There are shades of grey in the other parties that may be standing on your patch: The Brexit Party want a hard-line “clean break” Brexit, as do the UK Independence Party (UKIP); neither have a hope of forming a government and have no real policies beyond Brexit. The Green Party want to stay in the EU, as do the Scottish National Party (SNP) and Welsh Nationalists (Plaid Cymru). In England there are few seats where a huge majority, one way or another, is going to be overturned. The outcome is going to be down to who wins the ‘marginal’ seats – particularly where the marginal consituency is (or rather was ) evenly split on the issue of Brexit.

Of course this election should be about far more than Brexit. As I wrote earlier in this piece, on the face of it, after 10 years of stagnation and dismantling of social services that disproportionately affect the ordinary man and woman, it ought to be no contest. But, as I write this on 23 November, even I am no clearer. The leaders of all the parties have issued their manifestos, and have now faced the TV cameras as never before, most recently in a BBC hosted public Q&A session. It was depressing and I felt, if this is the best we can offer to the electorate, and the wider world, God help us.

Boris Johnson, current PM and Leader of the Conservatives, is energetic but a bumbling fool. His grasp of complex political matters or the reality of the lives of ordinary people is woeful. He doesn’t ‘do’ detail and was shooting from the hip, as always, offering nothing more than generalities and exposing himself as a man who, despite knowing Latin, is ignorant. Time and again, whatever the thrust of a question, he tried to bring the focus of the event to Brexit – and to attacking Jeremy Corbyn (Labour). Jeremy Corbyn came across as detached, patrician and listless. After years in the job he is still not comfortable in front of a camera or speaking from notes; he is a presentational liability. He’s allowed himself to be portrayed as an evasive fence-sitter on contentious issues like another referendum. He consistently fails to understand that the electorate, by and large, doesn’t ‘do’ detail either. They need ‘bullet point’ answers to straightforward questions: the ordinary electorate don’t want to hear a carefully constructed, dispationate, and complicated argument – they switch off. Labour should be the only show in town. They have an exciting programme that points to a different vision of our society BUT, without explicitly setting it in the context of a 15 year plan, Labour has left the door open to it being condemned as unrealistic, utopian, and unaffordable. That’s inexcusable. It can’t all be done at once, and it isn’t meant to be all done at once, but it appears as if it is meant to be because nowhere in the 100+ page document does it say so: the only date refers to Carbon Reduction. Not only that, but the apparently eqivocal position on Brexit is a bear trap that Labour has needlessly fallen into. Another Brexit referendum will be between Leave and Remain, with the two camapaigns, as before, drawing support from all parties. It makes sense then that, as PM, Jeremy Corbyn should remain impartial but why didn’t he just say that Labour MPs will be able to vote, as before, as their conscience dictates. His personal vote will be, as before, between him and the ballot box. This is an entirely defensible position, but instead he’s allowed himself to be portrayed as indecisive or, worse, duplicitous.

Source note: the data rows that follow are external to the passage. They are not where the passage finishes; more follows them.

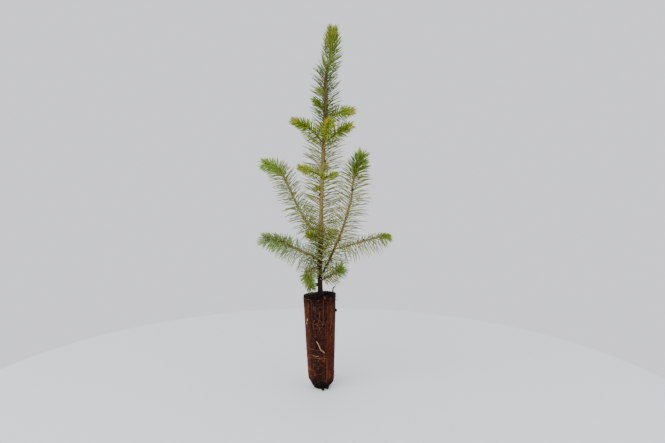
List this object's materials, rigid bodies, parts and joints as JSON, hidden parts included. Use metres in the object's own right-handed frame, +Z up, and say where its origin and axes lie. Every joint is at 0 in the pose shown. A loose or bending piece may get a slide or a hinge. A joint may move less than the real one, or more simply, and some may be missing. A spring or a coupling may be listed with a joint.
{
  "type": "norway spruce seedling",
  "caption": "Young Norway spruce with a slender trunk, rising side shoots and fine needles, standing on the tapered root plug of a nursery cell.",
  "frame": {"origin": "centre of the root plug's flat underside", "axes": "+Z up along the plant, +X to the right and +Y away as the plant is usually looked at, with the forked bough on the right"},
  "size_m": [0.1653, 0.1009, 0.4208],
  "materials": {
    "peat_and_roots": "matte",
    "bark": "matte",
    "needles_dull_green": "matte",
    "needles_bright_green": "matte",
    "needles_yellow_green": "matte"
  },
  "bodies": {
    "root": {"root_plug": "peat_and_roots", "trunk": "bark", "bough_right": "bark", "bough_right_fork": "bark", "bough_upper_left": "bark", "bough_lower_left": "bark", "bough_low_front": "bark", "bough_low_right": "bark", "bough_low_back": "bark", "needles_right": "needles_dull_green", "needles_upper_left": "needles_dull_green", "needles_lower_left": "needles_dull_green", "needles_low_back": "needles_dull_green", "needles_inner_right": "needles_dull_green", "needles_trunk_low": "needles_dull_green", "needles_trunk_middle": "needles_dull_green", "needles_trunk_upper": "needles_dull_green", "needles_trunk_neck": "needles_dull_green", "needles_low_front": "needles_bright_green", "needles_low_right": "needles_bright_green", "needles_inner_left": "needles_bright_green", "needles_tuft_left": "needles_bright_green", "needles_right_fork": "needles_yellow_green", "needles_bud_left": "needles_yellow_green", "needles_middle_left": "needles_yellow_green", "needles_middle_right": "needles_yellow_green", "needles_middle_front": "needles_yellow_green", "needles_middle_back": "needles_yellow_green", "needles_whorl_left": "needles_yellow_green", "needles_whorl_right": "needles_yellow_green", "needles_whorl_front": "needles_yellow_green", "needles_whorl_back": "needles_yellow_green", "needles_high_right": "needles_yellow_green", "needles_tuft_high": "needles_yellow_green", "needles_leader_foot": "needles_yellow_green", "needles_leader_tip": "needles_yellow_green"}
  },
  "joints": []
}
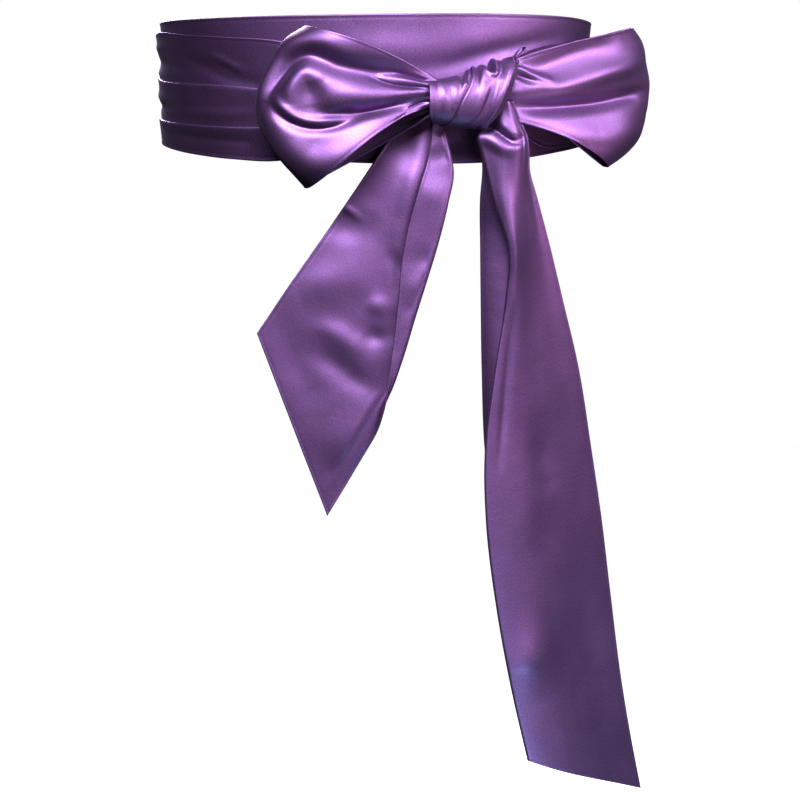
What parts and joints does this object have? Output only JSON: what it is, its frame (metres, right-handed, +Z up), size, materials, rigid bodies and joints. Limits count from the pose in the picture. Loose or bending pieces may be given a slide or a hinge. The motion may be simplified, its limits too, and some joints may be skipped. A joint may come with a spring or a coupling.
{
  "type": "waist sash tied in a bow",
  "caption": "Wide satin sash wound round the waist and tied in a bow over the hip, with a short folded tail and a long tail hanging from the knot",
  "frame": {"origin": "centre of the waist that the sash is wound round, at half the height of the band", "axes": "+Z up, -Y the front, where the bow is, +X the wearer's left"},
  "size_m": [0.3399, 0.2501, 0.5304],
  "materials": {
    "satin": "purple double satin, soft sheen"
  },
  "bodies": {
    "root": {"inner_turn": "satin", "outer_turn": "satin", "knot_core": "satin", "knot_sleeve": "satin", "knot_cross": "satin", "knot_fold": "satin", "loop_left": "satin", "loop_right": "satin", "tail_short": "satin", "tail_long": "satin"}
  },
  "joints": []
}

I blogged here about this in 2017: see

Jo Swinson (LibDem) looked like a school governor standing in for someone else – inexperienced and out of her depth – but her main plank is “Stop Brexit” at all costs. She reminded me of the phrase my dear Mum used to say, “If you scratch a Liberal, you’ll find a Tory underneath”. I can’t imagine any of them going toe-to-toe with Putin, Trump, Kim Jong Un, or any heavyweight world leader. Oddly, Nicola Sturgeon, SNP leader, came across as most assured, but then she’s peripheral (except as a collaborator with Labour or the LibDems in the event of a hung parliament).

All the main parties will maintain, and renew, the UK nuclear deterrent which I personally find disgusting – only the SNP wants it scrapped.

And so to my prediction. With the caveat that there may be a higher than usual number of swing voters and ‘don’t knows’ out there, and a massive number of newly registered (mostly ‘younger’) voters, I believe the LibDems will pick up a few seats in England and Wales, as will the Greens. The SNP will, again, wipe out the Conservatives in Scotland and come close to doing the same to Labour – in Scotland. So, unless Labour can get its act together in the next 3 weeks, or something happens to discredit Johnson personally, he and the Conservatives will win a slender but workable majority.

However if the election does end up in another stalemate, as I increasingly fear it might, then the vacuum left at the heart of our national politics may be filled by another charismatic politician with the power to stoke the burning resentment of the disenfranchised and frustrated. 1933 anyone?